• [Rows from a 3D modeling dataset]:
• • • • • • •

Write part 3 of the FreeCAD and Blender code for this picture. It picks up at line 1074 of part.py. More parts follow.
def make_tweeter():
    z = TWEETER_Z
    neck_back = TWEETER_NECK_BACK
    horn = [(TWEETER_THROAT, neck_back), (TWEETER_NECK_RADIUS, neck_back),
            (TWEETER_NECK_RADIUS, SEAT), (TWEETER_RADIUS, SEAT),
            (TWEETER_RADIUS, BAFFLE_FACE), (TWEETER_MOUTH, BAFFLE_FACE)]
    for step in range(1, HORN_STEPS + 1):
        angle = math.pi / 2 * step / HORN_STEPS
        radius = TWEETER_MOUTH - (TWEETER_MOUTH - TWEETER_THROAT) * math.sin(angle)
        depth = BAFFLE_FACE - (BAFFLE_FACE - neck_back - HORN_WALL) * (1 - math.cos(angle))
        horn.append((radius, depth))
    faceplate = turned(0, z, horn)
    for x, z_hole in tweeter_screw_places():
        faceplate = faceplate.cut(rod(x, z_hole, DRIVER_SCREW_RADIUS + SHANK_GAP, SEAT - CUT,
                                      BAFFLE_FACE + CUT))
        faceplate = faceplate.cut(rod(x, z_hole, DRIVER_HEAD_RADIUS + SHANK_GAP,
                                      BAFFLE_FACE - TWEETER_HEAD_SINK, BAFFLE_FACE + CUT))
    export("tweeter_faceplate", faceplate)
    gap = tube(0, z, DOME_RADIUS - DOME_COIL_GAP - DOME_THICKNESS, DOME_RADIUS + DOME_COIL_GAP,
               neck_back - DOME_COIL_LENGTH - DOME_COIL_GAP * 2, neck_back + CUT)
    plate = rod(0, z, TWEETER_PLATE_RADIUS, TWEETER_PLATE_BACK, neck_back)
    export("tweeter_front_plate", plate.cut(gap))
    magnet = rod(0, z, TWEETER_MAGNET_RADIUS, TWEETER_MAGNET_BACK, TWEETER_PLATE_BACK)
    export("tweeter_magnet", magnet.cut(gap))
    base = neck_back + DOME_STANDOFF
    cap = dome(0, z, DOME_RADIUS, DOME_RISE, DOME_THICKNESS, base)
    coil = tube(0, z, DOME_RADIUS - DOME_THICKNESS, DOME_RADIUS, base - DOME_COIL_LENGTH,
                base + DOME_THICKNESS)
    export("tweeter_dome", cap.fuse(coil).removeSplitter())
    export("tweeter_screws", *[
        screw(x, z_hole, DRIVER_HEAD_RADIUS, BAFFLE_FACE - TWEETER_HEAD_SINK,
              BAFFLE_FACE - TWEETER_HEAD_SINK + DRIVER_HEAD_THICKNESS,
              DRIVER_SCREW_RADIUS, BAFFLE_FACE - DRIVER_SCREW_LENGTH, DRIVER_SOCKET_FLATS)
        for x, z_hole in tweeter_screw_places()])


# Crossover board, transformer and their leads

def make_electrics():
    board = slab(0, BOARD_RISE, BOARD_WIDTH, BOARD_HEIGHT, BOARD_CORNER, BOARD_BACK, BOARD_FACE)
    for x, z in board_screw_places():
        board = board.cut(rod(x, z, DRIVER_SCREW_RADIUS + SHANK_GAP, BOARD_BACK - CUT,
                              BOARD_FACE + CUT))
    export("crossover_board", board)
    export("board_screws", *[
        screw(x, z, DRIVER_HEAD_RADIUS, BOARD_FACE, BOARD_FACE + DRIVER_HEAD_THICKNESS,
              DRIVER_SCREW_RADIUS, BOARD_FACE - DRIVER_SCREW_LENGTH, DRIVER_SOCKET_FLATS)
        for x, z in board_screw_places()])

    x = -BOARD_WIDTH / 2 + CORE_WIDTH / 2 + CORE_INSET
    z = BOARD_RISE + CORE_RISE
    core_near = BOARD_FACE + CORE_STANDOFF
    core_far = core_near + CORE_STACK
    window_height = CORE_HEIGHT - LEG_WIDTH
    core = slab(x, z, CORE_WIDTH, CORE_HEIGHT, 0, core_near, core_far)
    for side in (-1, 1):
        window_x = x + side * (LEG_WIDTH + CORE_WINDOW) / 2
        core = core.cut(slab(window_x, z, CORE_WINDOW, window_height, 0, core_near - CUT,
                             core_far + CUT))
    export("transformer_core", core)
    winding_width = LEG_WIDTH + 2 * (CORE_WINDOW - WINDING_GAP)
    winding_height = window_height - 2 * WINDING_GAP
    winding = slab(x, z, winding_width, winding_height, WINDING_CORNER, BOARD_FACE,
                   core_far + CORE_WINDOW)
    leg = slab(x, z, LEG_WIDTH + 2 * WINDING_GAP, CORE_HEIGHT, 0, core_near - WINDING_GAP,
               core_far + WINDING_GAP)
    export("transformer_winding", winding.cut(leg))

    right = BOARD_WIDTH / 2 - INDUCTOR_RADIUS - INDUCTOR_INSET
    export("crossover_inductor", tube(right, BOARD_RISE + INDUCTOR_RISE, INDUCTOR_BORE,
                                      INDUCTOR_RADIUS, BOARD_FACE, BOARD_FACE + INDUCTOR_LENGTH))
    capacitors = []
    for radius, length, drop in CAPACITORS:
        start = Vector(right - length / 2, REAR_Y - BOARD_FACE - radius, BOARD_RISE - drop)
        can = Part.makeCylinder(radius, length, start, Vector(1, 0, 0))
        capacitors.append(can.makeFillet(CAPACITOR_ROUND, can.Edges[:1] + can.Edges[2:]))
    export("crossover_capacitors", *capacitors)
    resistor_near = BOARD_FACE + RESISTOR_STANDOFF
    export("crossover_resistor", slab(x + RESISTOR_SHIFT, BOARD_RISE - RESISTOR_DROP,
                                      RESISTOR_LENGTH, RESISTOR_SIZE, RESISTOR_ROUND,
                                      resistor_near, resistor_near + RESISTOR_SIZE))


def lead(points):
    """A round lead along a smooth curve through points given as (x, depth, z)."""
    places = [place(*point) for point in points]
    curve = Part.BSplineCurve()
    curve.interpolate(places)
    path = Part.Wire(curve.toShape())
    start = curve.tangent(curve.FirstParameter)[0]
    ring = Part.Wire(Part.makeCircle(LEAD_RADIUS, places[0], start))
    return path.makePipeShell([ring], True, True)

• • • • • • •

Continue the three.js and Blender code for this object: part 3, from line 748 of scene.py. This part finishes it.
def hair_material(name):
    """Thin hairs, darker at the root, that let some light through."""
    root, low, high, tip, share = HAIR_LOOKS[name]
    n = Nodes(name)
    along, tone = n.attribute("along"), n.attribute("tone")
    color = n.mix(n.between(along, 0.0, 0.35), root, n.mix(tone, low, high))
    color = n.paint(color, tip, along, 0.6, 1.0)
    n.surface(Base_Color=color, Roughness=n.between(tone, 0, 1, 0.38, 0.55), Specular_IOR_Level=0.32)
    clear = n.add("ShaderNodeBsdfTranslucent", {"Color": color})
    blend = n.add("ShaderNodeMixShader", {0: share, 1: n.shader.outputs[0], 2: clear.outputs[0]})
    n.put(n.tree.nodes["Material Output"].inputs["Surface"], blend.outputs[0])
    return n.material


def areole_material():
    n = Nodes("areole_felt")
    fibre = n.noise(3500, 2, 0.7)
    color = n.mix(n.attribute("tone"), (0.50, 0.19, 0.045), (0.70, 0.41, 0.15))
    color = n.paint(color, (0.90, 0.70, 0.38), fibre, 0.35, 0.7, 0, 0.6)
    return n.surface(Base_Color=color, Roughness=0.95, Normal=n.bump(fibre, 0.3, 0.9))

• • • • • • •

• [GOAL]: Extract only the lines from the line with "Continue the three.js" through the line with "Normal=n.bump(fibre, 0.3, 0.9))", keeping both end lines exactly as they are.

• [CORRECT OUTPUT]:
Continue the three.js and Blender code for this object: part 3, from line 748 of scene.py. This part finishes it.
def hair_material(name):
    """Thin hairs, darker at the root, that let some light through."""
    root, low, high, tip, share = HAIR_LOOKS[name]
    n = Nodes(name)
    along, tone = n.attribute("along"), n.attribute("tone")
    color = n.mix(n.between(along, 0.0, 0.35), root, n.mix(tone, low, high))
    color = n.paint(color, tip, along, 0.6, 1.0)
    n.surface(Base_Color=color, Roughness=n.between(tone, 0, 1, 0.38, 0.55), Specular_IOR_Level=0.32)
    clear = n.add("ShaderNodeBsdfTranslucent", {"Color": color})
    blend = n.add("ShaderNodeMixShader", {0: share, 1: n.shader.outputs[0], 2: clear.outputs[0]})
    n.put(n.tree.nodes["Material Output"].inputs["Surface"], blend.outputs[0])
    return n.material


def areole_material():
    n = Nodes("areole_felt")
    fibre = n.noise(3500, 2, 0.7)
    color = n.mix(n.attribute("tone"), (0.50, 0.19, 0.045), (0.70, 0.41, 0.15))
    color = n.paint(color, (0.90, 0.70, 0.38), fibre, 0.35, 0.7, 0, 0.6)
    return n.surface(Base_Color=color, Roughness=0.95, Normal=n.bump(fibre, 0.3, 0.9))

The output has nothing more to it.